1) Gezi Parkı eylemcilerine sabah saatlerinde yapılan operasyonda aşırı güç kullanıldı. Bu kıvılcımdan sonra başlayan gösterilerde polis sertleştikçe, protestolar sempati kazanmaya başladı.

2) Yandaş ve Merkez medyada yapılan karartma Sosyal Medya’yı amaçları dışında kullanmak isteyenlerin işine yaradı. Sosyal medya olayı abartılarla tetikledi.

3) Başbakan Tayyip Erdoğan, TİM’de yaptığı konuşmada, polisi geri çekeceğini açıklamış olsaydı, belki de büyük bir hamle yapmış olacaktı. “Taksim’de polis dün de vardı, bugün de var, yarında olacak” yaklaşımı ters etki yaptı. Başbakan’ın açıklamalarına rağmen nitekim öğleden sonraki saatlerde polis Taksim meydanından çekildi. İstanbul nispeten rahatladı ama, olaylar öbür şehirlere çoktan sıçratılmıştı bile.

4) Tüm bu süreçte, toplumda ‘sıkışan gaz’ görmezden gelinerek mesele salt ‘oy’ düzleminde ele alındı. Sayın Başbakan dün yurtdışına giderken yaptığı açıklamada bile “Yüzde 50’yi zor tutuyoruz.” ifadesini kullandı. En az bunun kadar hatalı bir söylem de, “1 milyon kişiyi Kazlıçeşme’ye getiririz” sözleriydi. Kimilerine göre ‘tehdit’ kokan ifadelerdi bunlar.

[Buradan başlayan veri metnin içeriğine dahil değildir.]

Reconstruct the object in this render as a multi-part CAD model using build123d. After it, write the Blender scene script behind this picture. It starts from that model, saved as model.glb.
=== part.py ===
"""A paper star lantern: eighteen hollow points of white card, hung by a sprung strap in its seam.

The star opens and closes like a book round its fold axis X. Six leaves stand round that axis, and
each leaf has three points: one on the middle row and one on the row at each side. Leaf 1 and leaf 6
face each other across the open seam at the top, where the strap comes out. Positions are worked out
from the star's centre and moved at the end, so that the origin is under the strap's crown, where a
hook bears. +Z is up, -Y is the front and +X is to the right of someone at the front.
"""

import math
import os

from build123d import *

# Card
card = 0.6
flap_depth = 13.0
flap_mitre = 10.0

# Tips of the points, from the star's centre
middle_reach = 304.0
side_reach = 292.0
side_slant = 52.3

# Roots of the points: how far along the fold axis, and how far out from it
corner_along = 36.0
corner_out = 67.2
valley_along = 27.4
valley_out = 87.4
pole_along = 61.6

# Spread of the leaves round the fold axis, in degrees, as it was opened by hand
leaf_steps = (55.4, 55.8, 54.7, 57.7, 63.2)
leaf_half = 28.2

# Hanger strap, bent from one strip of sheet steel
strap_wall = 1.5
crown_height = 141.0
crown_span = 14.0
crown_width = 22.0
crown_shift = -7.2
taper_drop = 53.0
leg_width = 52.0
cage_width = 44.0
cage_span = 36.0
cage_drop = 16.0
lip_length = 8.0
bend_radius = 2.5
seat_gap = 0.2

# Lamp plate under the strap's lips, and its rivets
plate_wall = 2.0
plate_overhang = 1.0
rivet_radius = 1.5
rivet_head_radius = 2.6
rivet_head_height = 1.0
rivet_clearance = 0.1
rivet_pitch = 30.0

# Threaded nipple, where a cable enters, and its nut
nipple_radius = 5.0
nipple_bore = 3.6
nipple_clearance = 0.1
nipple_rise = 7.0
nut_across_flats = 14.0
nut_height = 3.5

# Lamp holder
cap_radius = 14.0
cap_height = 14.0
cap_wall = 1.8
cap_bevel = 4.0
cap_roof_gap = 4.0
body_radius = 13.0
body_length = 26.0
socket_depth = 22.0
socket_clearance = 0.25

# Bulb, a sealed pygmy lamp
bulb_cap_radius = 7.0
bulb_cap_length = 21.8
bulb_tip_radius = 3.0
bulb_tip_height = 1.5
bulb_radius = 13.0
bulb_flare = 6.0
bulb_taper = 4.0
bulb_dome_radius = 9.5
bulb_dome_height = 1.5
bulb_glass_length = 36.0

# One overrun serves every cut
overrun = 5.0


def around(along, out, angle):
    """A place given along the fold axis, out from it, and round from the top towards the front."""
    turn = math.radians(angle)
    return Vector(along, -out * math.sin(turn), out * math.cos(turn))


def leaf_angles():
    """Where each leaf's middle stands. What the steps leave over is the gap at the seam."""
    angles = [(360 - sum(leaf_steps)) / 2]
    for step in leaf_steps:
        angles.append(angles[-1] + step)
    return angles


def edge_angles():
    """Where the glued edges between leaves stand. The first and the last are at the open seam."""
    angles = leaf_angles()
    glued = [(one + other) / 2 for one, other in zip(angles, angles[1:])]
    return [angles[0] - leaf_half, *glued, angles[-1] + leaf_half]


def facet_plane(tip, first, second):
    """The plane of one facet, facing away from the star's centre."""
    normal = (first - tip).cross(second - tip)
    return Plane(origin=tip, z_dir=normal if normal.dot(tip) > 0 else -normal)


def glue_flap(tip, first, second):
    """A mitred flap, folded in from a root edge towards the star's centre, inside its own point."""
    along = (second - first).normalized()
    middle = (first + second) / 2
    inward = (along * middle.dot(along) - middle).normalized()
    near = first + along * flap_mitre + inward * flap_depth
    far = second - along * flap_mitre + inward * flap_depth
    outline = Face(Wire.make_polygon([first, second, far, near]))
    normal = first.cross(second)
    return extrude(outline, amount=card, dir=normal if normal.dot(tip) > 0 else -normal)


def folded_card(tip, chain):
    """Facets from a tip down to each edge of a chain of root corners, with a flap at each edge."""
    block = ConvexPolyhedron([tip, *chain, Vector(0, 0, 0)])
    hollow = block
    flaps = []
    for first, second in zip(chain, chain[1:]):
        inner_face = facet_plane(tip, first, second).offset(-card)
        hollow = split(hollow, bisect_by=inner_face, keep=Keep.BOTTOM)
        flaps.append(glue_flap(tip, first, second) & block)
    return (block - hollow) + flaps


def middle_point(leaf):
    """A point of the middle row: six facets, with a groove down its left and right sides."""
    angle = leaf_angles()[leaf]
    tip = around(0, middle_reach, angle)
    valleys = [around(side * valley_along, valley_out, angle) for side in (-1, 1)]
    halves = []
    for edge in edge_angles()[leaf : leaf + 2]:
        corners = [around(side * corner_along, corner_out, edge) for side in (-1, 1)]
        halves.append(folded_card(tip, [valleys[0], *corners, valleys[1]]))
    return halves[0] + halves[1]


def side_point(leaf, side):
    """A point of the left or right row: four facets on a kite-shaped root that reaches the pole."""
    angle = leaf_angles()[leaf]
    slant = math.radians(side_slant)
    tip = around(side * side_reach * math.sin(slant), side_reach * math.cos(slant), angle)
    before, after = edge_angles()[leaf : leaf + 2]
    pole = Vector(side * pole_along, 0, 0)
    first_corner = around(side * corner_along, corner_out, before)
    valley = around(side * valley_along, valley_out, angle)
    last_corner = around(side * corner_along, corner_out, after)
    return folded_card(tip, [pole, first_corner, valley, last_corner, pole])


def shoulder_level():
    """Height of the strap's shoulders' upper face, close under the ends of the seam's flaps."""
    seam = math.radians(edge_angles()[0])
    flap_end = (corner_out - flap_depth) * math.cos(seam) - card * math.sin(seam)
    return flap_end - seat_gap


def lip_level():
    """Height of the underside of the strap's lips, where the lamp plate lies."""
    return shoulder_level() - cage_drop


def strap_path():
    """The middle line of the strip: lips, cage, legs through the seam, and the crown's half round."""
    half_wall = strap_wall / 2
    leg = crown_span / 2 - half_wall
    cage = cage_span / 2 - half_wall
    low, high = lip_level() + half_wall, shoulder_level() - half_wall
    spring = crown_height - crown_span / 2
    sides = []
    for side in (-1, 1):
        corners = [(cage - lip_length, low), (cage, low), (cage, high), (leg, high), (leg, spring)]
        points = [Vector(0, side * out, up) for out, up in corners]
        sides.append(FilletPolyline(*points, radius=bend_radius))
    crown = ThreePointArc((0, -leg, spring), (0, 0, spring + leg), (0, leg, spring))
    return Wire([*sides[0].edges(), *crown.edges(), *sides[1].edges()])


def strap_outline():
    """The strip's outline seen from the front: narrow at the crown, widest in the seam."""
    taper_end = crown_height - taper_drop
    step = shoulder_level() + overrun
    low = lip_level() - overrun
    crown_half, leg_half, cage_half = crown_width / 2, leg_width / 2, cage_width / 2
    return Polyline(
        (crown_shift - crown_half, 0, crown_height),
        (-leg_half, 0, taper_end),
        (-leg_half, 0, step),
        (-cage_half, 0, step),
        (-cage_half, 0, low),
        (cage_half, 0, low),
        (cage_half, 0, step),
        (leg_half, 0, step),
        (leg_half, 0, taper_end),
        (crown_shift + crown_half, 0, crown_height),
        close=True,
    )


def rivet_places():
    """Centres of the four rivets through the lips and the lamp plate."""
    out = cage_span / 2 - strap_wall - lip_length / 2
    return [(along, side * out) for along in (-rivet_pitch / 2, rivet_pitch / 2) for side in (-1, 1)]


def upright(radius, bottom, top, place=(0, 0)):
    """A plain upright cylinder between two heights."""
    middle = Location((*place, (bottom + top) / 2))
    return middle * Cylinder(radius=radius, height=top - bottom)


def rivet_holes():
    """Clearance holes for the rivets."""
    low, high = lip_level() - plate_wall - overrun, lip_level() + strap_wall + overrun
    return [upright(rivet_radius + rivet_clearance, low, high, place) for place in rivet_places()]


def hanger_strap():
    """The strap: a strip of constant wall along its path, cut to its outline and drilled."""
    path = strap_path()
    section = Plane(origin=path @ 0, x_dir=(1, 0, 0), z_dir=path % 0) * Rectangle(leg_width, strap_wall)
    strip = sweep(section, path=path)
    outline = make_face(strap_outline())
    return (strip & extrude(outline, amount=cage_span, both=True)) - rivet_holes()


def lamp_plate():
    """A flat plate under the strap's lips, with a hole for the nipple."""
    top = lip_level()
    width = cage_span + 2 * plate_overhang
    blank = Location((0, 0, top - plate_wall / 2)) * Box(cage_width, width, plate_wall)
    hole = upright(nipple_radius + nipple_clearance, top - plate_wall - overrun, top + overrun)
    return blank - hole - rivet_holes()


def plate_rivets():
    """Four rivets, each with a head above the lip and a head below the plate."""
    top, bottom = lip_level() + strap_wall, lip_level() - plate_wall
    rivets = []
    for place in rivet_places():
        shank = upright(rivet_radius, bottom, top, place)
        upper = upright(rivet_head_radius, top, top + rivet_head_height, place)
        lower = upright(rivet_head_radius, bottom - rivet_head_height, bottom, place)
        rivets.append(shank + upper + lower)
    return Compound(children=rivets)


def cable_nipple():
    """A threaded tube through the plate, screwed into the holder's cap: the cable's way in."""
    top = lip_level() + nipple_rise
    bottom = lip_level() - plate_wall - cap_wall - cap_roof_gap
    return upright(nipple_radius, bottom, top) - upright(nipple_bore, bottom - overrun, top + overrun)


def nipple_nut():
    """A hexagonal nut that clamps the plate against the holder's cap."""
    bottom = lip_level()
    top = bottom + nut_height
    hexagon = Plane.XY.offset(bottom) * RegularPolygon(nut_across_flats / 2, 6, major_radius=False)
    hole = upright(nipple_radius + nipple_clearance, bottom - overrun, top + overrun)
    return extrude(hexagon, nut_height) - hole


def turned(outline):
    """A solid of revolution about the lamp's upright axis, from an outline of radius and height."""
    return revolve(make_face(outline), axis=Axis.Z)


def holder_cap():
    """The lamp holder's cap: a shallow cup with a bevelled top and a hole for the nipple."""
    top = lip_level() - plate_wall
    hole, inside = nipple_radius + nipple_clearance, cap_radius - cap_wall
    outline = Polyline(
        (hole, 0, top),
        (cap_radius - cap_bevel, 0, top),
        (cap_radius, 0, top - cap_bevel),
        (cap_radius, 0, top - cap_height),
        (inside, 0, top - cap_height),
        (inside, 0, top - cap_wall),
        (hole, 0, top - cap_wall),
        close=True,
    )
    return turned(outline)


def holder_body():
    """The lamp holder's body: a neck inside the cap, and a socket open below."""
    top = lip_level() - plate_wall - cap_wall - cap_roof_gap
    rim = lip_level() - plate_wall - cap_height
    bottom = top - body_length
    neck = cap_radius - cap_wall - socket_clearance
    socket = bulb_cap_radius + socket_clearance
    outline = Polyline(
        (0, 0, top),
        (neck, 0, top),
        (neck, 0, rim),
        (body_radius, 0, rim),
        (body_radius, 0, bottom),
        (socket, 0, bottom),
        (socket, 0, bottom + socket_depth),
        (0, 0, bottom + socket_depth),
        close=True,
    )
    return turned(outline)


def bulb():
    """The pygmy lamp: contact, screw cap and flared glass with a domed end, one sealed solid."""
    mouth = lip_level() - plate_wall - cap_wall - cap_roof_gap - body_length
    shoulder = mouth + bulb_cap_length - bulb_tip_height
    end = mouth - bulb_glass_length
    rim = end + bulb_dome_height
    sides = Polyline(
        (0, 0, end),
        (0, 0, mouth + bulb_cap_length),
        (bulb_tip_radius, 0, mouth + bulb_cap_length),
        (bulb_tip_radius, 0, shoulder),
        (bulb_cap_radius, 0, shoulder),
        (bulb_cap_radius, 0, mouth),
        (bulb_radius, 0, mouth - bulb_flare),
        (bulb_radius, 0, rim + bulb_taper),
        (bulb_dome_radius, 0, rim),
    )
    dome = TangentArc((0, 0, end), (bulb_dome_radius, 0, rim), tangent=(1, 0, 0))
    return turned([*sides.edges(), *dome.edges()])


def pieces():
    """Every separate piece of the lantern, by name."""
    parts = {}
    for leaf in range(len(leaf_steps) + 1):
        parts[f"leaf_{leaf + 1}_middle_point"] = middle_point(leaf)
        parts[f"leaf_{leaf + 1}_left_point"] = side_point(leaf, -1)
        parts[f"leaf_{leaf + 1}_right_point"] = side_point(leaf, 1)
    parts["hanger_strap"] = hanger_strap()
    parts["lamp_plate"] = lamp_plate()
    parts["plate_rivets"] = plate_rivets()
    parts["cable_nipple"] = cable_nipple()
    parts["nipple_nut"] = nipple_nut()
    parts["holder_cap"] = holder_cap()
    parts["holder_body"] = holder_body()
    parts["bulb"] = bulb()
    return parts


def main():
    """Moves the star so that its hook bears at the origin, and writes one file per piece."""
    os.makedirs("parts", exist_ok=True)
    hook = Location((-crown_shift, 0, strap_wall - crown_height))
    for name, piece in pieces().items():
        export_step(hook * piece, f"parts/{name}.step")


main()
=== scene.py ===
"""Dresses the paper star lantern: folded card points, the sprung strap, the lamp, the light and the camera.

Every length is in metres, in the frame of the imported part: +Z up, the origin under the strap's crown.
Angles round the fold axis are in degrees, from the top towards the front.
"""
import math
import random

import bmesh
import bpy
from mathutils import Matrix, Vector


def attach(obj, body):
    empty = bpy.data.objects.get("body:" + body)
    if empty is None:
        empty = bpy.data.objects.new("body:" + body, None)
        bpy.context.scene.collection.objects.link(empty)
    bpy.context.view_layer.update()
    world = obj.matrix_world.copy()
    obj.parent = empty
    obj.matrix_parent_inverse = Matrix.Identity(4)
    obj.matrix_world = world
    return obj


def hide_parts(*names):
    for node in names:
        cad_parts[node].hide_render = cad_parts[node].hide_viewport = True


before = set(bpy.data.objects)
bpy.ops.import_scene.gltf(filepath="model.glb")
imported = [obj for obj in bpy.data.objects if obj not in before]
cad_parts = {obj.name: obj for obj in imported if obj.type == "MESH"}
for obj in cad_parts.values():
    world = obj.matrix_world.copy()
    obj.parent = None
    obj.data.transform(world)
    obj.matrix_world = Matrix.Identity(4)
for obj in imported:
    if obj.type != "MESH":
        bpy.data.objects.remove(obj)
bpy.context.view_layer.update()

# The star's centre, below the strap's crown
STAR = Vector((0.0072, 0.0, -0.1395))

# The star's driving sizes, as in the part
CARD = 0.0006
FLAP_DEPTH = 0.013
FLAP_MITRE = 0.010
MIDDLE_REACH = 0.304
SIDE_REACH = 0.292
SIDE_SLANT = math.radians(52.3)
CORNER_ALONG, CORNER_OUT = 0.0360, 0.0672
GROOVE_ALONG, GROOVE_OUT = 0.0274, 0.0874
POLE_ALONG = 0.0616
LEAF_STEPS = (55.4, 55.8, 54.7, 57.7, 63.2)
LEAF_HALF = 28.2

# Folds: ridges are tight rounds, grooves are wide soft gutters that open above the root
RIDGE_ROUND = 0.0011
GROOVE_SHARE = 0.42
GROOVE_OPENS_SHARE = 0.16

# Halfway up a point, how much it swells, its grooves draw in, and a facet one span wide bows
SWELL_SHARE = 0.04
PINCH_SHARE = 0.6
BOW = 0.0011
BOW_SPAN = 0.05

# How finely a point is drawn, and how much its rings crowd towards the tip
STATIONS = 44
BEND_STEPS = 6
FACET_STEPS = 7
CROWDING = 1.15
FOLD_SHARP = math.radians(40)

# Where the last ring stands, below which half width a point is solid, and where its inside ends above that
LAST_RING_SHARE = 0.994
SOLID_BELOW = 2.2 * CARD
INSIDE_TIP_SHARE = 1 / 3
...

5) Protestoculara karşı kullanılan ‘çapulcu’, ‘eşkıya’ gibi söylemler de böylesine provokasyona açık hassas bir ortamda ‘kışkırtıcı’ bir nitelik taşıdı.

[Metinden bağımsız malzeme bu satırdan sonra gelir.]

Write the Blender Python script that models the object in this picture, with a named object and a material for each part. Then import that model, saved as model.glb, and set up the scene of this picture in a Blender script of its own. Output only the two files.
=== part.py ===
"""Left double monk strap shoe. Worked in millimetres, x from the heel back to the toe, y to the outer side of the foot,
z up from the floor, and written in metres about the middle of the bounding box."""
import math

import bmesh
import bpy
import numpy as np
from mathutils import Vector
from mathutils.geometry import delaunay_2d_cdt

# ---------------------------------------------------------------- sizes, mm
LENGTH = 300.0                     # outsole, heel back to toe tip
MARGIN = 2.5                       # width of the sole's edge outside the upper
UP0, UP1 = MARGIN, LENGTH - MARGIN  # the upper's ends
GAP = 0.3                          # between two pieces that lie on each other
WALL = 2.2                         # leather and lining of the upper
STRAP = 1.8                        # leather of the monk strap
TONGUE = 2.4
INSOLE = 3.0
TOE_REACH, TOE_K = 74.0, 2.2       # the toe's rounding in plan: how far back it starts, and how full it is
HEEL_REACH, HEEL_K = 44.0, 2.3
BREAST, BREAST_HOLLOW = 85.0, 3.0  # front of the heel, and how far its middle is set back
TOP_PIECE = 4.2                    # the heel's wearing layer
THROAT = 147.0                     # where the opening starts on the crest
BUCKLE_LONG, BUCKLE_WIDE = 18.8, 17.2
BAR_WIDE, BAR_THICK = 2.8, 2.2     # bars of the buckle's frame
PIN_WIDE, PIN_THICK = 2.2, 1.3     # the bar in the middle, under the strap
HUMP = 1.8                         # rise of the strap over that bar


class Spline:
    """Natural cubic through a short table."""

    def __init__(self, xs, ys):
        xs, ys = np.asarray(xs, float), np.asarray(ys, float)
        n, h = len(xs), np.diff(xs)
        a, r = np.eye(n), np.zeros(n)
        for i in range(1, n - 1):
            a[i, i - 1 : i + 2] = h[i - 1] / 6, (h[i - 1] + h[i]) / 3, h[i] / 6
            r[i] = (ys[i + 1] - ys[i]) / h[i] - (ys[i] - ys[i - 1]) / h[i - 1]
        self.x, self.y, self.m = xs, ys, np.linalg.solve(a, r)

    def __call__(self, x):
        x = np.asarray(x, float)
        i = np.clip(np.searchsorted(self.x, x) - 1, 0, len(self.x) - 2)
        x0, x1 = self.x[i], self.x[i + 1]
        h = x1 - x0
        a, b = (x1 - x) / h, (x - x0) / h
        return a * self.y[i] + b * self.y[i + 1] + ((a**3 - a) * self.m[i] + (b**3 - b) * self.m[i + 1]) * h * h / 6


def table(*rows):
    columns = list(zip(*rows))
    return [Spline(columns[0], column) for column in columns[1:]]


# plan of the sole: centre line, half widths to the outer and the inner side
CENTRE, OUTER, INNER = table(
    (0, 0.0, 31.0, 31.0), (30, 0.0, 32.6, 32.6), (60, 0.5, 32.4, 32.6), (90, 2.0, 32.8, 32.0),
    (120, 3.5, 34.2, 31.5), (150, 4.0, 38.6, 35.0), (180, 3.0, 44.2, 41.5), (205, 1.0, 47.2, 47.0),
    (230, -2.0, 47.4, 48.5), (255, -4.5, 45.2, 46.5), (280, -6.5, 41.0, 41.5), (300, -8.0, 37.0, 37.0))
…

6) Oysa bir kaos provası olduğu belli olan bu gelişmeler karşısında Başta Sayın Başbakan olmak üzere iktidar sözcülerine düşen görev ‘sükunet’ ve ‘itidal’ çağrısı yapmaktı. Fakat iktidar süreci hem iyi okuyamadı hem de gerekli adımları atmakta çok gecikti.

7) Taksim Gezi Parkı gösterilerini, ağaçların sökülmesi kadar meydana bir AVM yapılmak istenmesi de ateşledi. Başbakan Erdoğan, süreç içinde yaptığı konuşmalarda, “Hayır, bu bölgeye AVM yapmayacağız” sözünü net bir şekilde vermediği gibi, olayı adeta ‘muallakta’ bıraktı.

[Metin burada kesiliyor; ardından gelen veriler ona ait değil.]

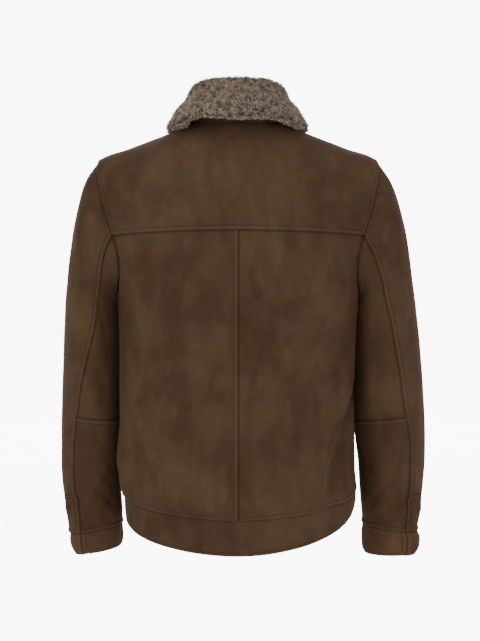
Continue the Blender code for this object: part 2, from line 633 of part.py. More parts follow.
# ---------------------------------------------------------------------------- buttons
def build_button(name, point, normal, collection):
    """A button turned from its profile, lying on a surface."""
    radius, height = BUTTON_RADIUS, BUTTON_THICKNESS
    profile = ((0.0, 0.72 * height), (0.52 * radius, 0.72 * height), (0.70 * radius, height),
               (0.90 * radius, 0.95 * height), (radius, 0.60 * height), (0.92 * radius, 0.0),
               (0.0, 0.0))
    outline = bmesh.new()
    points = [outline.verts.new((x, 0.0, z)) for x, z in profile]
    for first, second in zip(points, points[1:]):
        outline.edges.new((first, second))
    mesh = bpy.data.meshes.new(name)
    outline.to_mesh(mesh)
    outline.free()
    item = new_object(name, mesh, "horn", collection)
    turned = item.modifiers.new("turned", "SCREW")
    turned.steps = turned.render_steps = BUTTON_SIDES
    turned.use_merge_vertices = True
    turned.merge_threshold = 0.00001
    turned.use_smooth_shade = True
    turn = Vector((0.0, 0.0, 1.0)).rotation_difference(Vector(normal)).to_matrix().to_4x4()
    item.matrix_world = Matrix.Translation(Vector(point)) @ turn


def build_buttons(collection):
    """The buttons down the front and on the waistband."""
    seat = 2 * GAP
    for number, drop in enumerate(BUTTON_DROPS, start=1):
        point, normal = torso(180.0, drop, out=STRIP_WALL + GAP + seat)
        build_button(f"button_front_{number}", point, normal, collection)
    point, normal = torso(180.0, (BAND_DROP + HEM_DROP) / 2, out=seat)
    build_button("button_waistband", point, normal, collection)


def main():
    """Clear the scene and build the jacket in a collection of its own."""
    for item in list(bpy.data.objects):
        bpy.data.objects.remove(item, do_unlink=True)
    collection = bpy.data.collections.new("suede_jacket")
    bpy.context.scene.collection.children.link(collection)
    build_yoke(collection)
    build_front_strip(collection)
    build_waistband(collection)
    build_collar(collection)
    for side in (LEFT, RIGHT):
        build_back(side, collection)
        build_front(side, collection)
        build_sleeve(side, collection)
        build_vent(side, collection)
        build_cuff(side, collection)
    build_buttons(collection)


main()
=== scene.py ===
"""The looks of a dark brown suede jacket with a turned-down shearling collar.

Metres, +Z up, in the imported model's own frame: the middle of the neck opening is the origin,
the back faces +Y and the wearer's left is +X. The jacket hangs in the hollow form that a
wearer gives it. Each panel of cloth is a thin shell on the form of its solid, with its seams'
laps, stitches and creases, and the collar carries a pile of curls.
"""
from __future__ import annotations

import logging
import math
from dataclasses import dataclass, field
from enum import Enum

import bmesh
import bpy
import numpy as np
from mathutils import Matrix, Vector
from mathutils.bvhtree import BVHTree

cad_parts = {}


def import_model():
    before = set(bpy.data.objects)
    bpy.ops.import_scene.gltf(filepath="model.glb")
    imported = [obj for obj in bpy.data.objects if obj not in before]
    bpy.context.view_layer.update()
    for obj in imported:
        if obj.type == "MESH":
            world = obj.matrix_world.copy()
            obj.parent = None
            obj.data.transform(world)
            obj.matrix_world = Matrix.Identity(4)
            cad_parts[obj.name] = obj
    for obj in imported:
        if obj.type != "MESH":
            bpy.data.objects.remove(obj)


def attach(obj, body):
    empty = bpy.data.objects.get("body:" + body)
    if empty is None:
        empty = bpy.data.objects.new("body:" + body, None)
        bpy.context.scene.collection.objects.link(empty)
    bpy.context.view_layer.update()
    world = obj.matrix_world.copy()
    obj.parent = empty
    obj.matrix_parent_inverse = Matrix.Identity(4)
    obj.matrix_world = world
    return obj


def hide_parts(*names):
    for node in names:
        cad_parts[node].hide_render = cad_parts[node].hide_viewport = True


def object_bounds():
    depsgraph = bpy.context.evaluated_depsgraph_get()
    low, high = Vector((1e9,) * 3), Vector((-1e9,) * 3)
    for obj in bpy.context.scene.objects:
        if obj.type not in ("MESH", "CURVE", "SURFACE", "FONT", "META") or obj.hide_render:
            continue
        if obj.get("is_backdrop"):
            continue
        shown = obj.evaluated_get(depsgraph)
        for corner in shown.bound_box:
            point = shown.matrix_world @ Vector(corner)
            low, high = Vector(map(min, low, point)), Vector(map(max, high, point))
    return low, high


LOG = logging.getLogger("jacket")
FRAME_SIZE = (480, 641)      # the photograph's own frame, in pixels
BODY = "root"                # the one rigid body that every piece rides on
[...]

8) İktidarıyla, muhalefetiyle bütün siyasiler olaylara sorumluluk duygusuyla yaklaşmalı.  İktidar sözcüleri daha bir sorumlu davranmalı. Zira siyasileri devlet adamı yapan en önemli özellik olaylar karşısında gösterdiği sağduyulu, temkinli tavırdır, duruştur. Halkı, vatandaşı teskin edeceğine, sivri ve köşeli kavramlarla onları tahrik etmek, kişi ya da grupların sinir uçlarını harekete geçirmek iktidar ve muhalefetiyle hiçbir siyasiye yakışmaz, ‘devlet adamı’ kimliğiyle örtüşmez.

Eylemcilerin amacı ilk etapta gezi parkını yıkılmasını engelleyerek yeşil alanın korunmasıydı. Sonra ne olduysa oldu. Yeşil alanı korumak bahanesiyle meydanlara çıkanların Türkiye verdikleri zarar, dudak uçuklatan cinsten.

İÇKİ ŞİŞLERİYLE EYLEME KATILDILAR

Çatışmaların yaşandığı yerlerde yağmalanmadık tek bir kamu kurumu, kalmamış durumda. Sokak lambaları, kaldırım taşları, billboardlar, levhalar, kısacası her şey eylemcilerin öfkesinden nasibini almış.

Gözaltın alınanların ve etrafa zarar verenlerin çoğunun alkol alarak eyleme katıldığı belirtiliyor. Eylemdeki görüntülere bakınca ellerinde içki şişeleriyle eylemlere katılanların çokluğu dikkat çekiyor.

(MİLLİ GAZETE, 4 HAZİRAN 2023, SALI)

***

Bu satırlara kimsenin bir itirazı olabilir mi?